Best Practices for Sustainable Standardization
- Create a cross-functional governance council with operations, finance, sales, procurement and IT representation.
- Document standard operating procedures in Odoo Knowledge or a controlled document repository.
- Use dashboards to monitor compliance, not just performance.
- Limit customizations to true competitive or regulatory requirements.
- Review master data quality regularly and assign accountable owners.
- Design workflows around exception management, because distribution operations rarely run perfectly.
- Use phased rollout by process or location to reduce risk.
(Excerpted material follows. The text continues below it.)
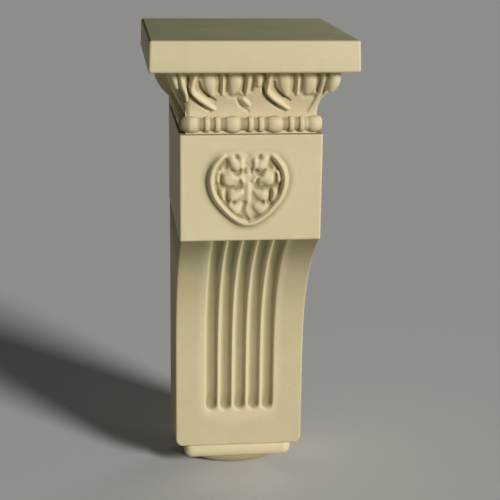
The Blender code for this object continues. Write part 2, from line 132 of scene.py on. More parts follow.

- Align incentives so departments are rewarded for enterprise outcomes, not silo metrics.
Executive Recommendations
Executives leading distribution ERP standardization should begin with governance, not software features. Define who owns the process model, what must be standardized, which controls are mandatory and how decisions will be made after go-live. Prioritize the workflows that most affect customer service, inventory reliability and margin. Invest early in master data governance and warehouse process discipline. Use Odoo's integrated applications to reduce fragmentation, but resist unnecessary customization. Build dashboards that expose both performance and compliance. Finally, treat ERP governance as a long-term management capability that supports growth, acquisitions and digital transformation.
Future Outlook
Distribution ERP governance will become more data-driven, automated and exception-focused over the next several years. AI will increasingly support demand sensing, anomaly detection, document processing and natural language analytics. Cloud ERP architectures will continue to improve scalability and integration flexibility. At the same time, governance expectations will rise. Companies will need stronger controls around data quality, cybersecurity, API management and AI oversight. Distributors that standardize now will be better positioned to adopt advanced automation, support omnichannel fulfillment, integrate acquisitions faster and make more confident decisions from trusted operational data.